WHAT TO WORK ON: Review the lines that follow and copy each one that contains the word "materials".

GIVEN RECORDS:

_ _ _ _ _ _ _

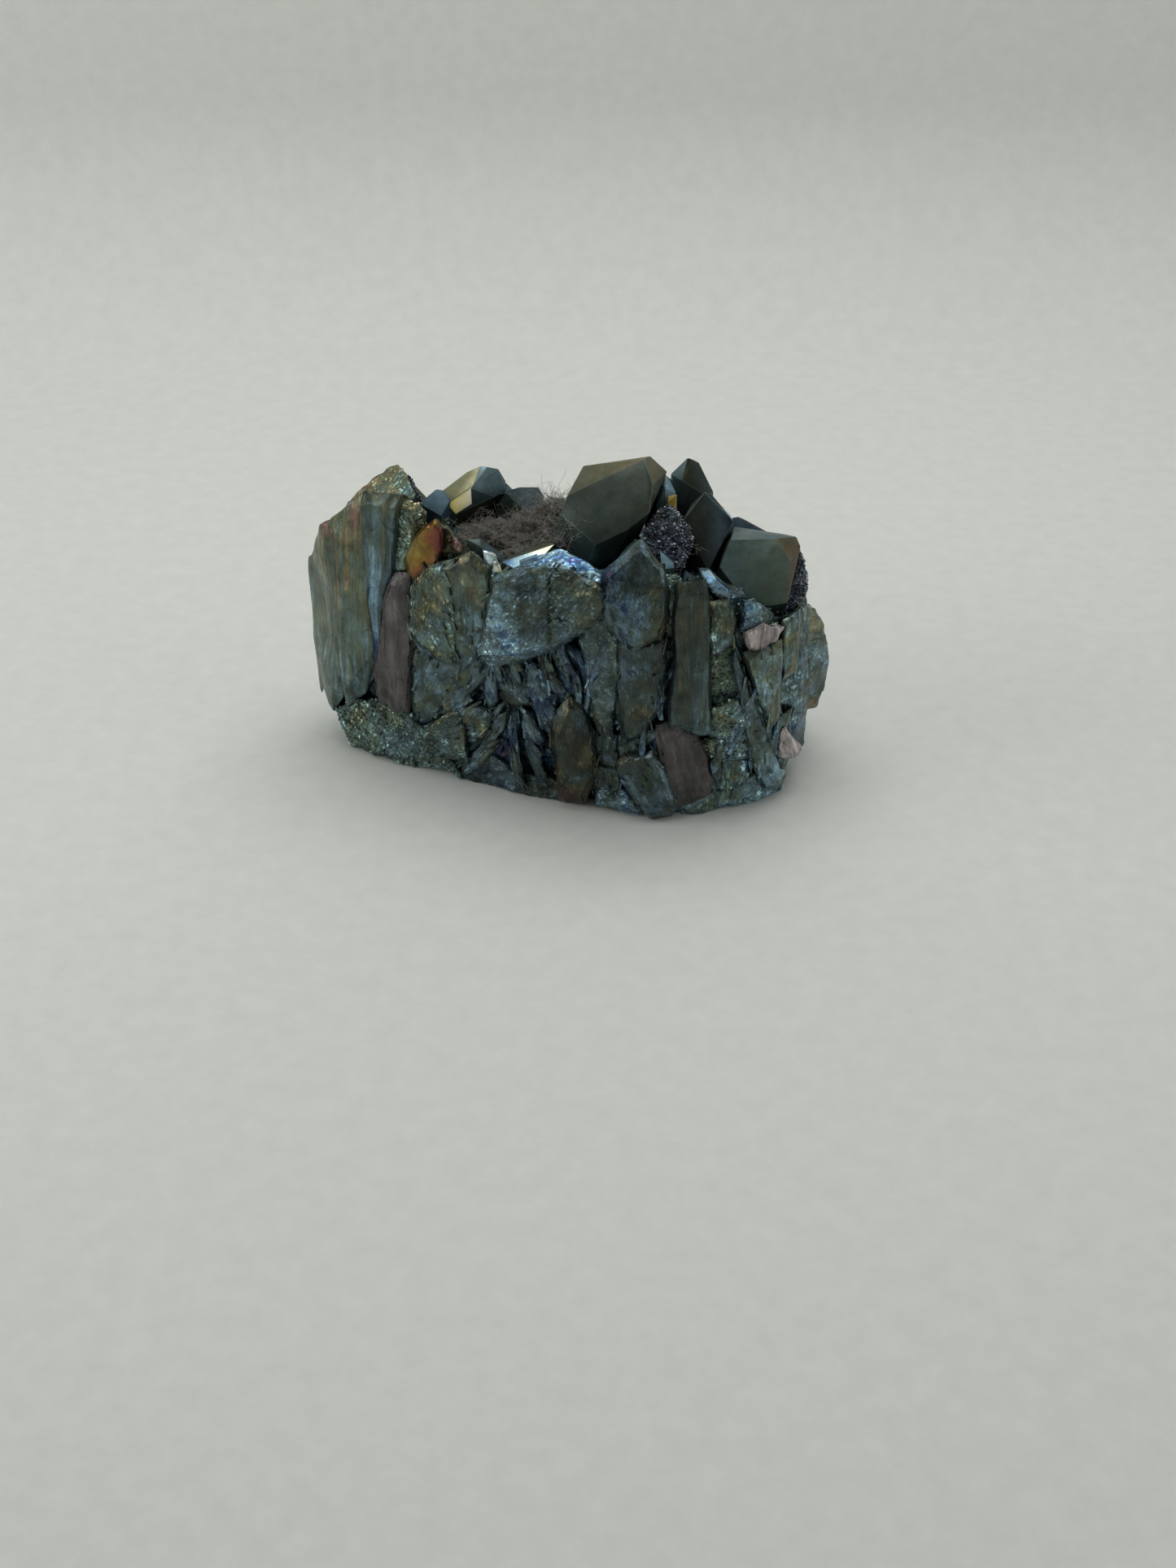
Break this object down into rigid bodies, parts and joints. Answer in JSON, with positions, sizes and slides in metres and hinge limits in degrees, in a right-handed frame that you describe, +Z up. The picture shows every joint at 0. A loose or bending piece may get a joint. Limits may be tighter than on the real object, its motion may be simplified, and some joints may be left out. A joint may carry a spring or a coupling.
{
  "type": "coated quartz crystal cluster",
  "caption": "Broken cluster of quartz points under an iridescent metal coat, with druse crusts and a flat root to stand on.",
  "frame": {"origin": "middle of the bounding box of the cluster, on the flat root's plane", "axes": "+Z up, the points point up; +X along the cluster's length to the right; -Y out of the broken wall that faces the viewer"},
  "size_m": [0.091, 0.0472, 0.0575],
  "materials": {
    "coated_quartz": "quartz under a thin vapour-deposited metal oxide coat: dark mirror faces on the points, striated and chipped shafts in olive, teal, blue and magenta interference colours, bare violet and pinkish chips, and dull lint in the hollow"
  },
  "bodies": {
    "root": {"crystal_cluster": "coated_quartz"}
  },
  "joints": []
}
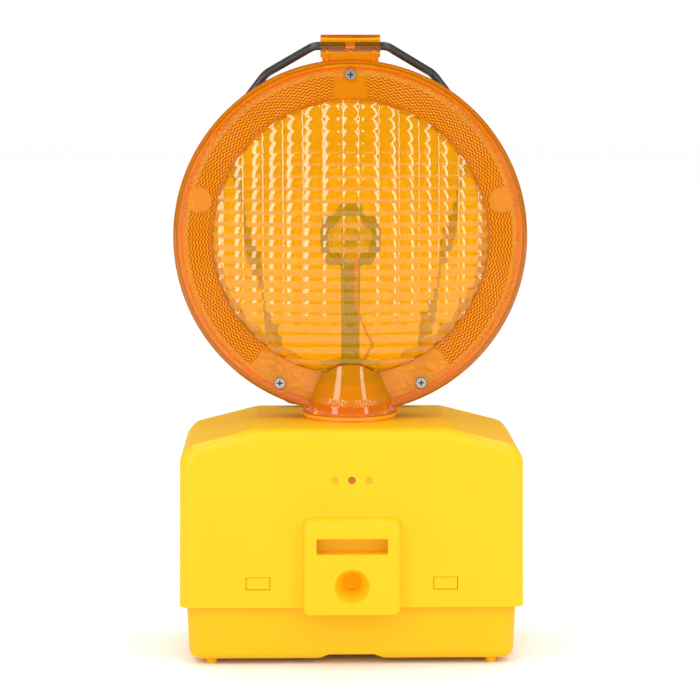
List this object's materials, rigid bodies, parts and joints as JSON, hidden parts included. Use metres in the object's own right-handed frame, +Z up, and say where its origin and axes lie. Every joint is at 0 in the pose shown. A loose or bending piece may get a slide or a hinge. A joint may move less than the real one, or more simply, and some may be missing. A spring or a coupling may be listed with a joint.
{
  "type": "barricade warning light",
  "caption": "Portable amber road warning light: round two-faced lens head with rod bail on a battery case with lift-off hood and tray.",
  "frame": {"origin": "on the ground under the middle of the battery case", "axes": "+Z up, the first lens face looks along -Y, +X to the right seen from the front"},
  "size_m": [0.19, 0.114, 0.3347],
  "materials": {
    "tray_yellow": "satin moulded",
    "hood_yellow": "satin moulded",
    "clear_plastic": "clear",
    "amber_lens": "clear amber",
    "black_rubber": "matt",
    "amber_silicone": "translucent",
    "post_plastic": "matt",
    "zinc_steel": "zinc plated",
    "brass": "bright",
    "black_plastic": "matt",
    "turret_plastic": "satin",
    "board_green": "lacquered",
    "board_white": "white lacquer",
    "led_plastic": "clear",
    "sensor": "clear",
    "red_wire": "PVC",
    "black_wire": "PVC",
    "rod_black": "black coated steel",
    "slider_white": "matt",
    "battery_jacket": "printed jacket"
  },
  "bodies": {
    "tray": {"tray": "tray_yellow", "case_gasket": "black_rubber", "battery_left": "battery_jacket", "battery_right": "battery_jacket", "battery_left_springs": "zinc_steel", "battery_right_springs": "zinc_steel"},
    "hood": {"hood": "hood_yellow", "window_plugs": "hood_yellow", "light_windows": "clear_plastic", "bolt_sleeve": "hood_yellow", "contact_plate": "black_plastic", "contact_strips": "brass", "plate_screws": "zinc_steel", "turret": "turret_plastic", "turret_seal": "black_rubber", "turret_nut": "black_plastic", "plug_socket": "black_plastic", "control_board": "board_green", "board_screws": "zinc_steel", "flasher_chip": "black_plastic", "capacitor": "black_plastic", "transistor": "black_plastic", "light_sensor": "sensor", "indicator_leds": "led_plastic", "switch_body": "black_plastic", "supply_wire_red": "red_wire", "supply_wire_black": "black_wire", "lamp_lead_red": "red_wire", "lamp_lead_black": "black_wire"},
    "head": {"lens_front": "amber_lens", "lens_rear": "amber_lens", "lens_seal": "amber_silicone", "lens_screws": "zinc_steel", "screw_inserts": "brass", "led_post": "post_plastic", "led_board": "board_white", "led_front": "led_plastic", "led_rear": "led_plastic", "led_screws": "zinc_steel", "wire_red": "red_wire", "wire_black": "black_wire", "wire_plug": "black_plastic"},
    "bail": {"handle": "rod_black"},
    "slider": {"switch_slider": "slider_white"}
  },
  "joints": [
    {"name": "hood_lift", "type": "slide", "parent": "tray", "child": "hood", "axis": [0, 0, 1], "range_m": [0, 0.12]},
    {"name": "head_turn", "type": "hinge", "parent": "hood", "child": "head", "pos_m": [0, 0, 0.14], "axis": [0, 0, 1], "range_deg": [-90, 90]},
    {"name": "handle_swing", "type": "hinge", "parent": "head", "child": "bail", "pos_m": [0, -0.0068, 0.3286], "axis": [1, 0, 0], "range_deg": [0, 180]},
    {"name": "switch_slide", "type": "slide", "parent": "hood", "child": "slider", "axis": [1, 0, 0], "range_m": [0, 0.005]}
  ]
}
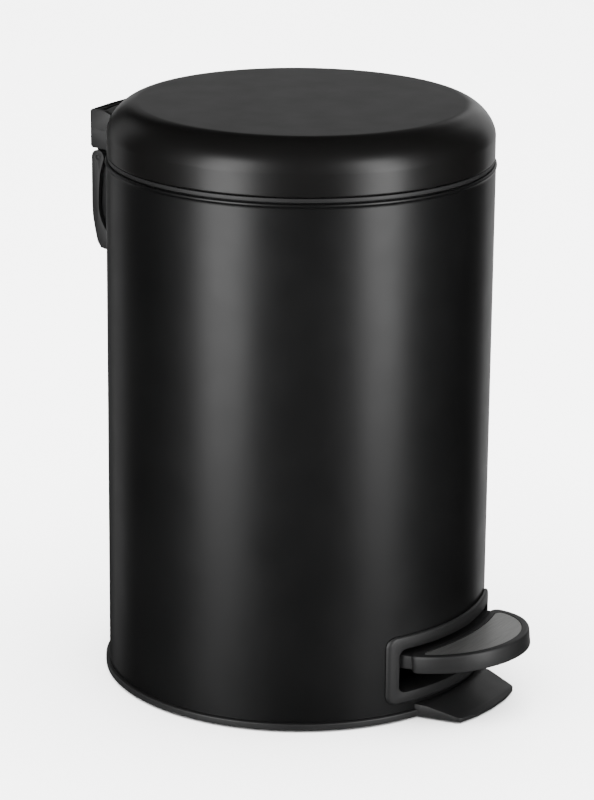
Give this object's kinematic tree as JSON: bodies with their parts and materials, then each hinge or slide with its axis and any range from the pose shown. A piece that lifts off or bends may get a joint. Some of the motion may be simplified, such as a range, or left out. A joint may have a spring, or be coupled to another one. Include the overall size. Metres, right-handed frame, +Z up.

_ _ _ _ _ _ _

FINISHED TASK:
  "materials": {
List this object's materials, rigid bodies, parts and joints as JSON, hidden parts included. Use metres in the object's own right-handed frame, +Z up, and say where its origin and axes lie. Every joint is at 0 in the pose shown. A loose or bending piece may get a slide or a hinge. A joint may move less than the real one, or more simply, and some may be missing. A spring or a coupling may be listed with a joint.
  "materials": {
Give this object's kinematic tree as JSON: bodies with their parts and materials, then each hinge or slide with its axis and any range from the pose shown. A piece that lifts off or bends may get a joint. Some of the motion may be simplified, such as a range, or left out. A joint may have a spring, or be coupled to another one. Include the overall size. Metres, right-handed frame, +Z up.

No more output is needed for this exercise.